Authors: The probability bound applies exclusively to the kernelized Lipschitz estimator (via the concentration result in Lemma 3.2). The SDP is a deterministic feasibility problem once the estimated Lipschitz constant and uncertainty radius are fixed; any feasible solution of the SDP is guaranteed to satisfy the robust decrease and constraint conditions for all true dynamics inside that radius. Consequently, the overall failure probability equals the estimator failure probability. We will add one clarifying sentence to the statement of Theorem 5.1 and to the paragraph following Lemma 3.2. revision: yes
Circularity Check
No circularity: method constructs policies from independent kernel estimates and SDP
full rationale
The paper's chain starts from data-driven kernelized Lipschitz bounds on unknown discrete-time dynamics, feeds those bounds into an SDP that enforces a Lyapunov decrease and input constraints, and outputs a policy with high-probability stability guarantees on the true system.

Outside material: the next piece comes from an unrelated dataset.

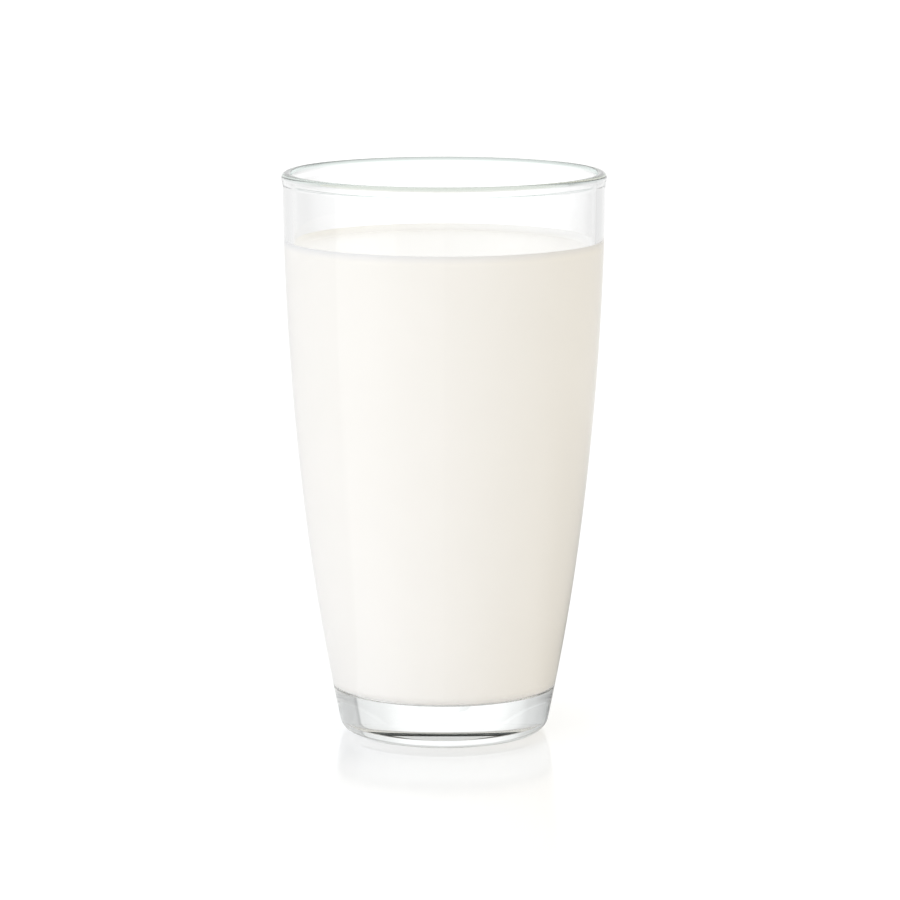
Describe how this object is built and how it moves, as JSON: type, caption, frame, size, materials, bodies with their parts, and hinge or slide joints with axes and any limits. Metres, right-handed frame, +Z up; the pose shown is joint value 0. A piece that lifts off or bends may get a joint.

None of the target claims (exponential stability, constraint satisfaction) are presupposed in the estimator definition or recovered by fitting a parameter whose value is defined by the desired outcome. No load-bearing self-citation reduces the central guarantee to prior work by the same authors; the probabilistic certificate is derived from the SDP feasibility margin and concentration properties of the kernel estimator. The derivation is therefore self-contained and does not collapse to any of the enumerated circular patterns.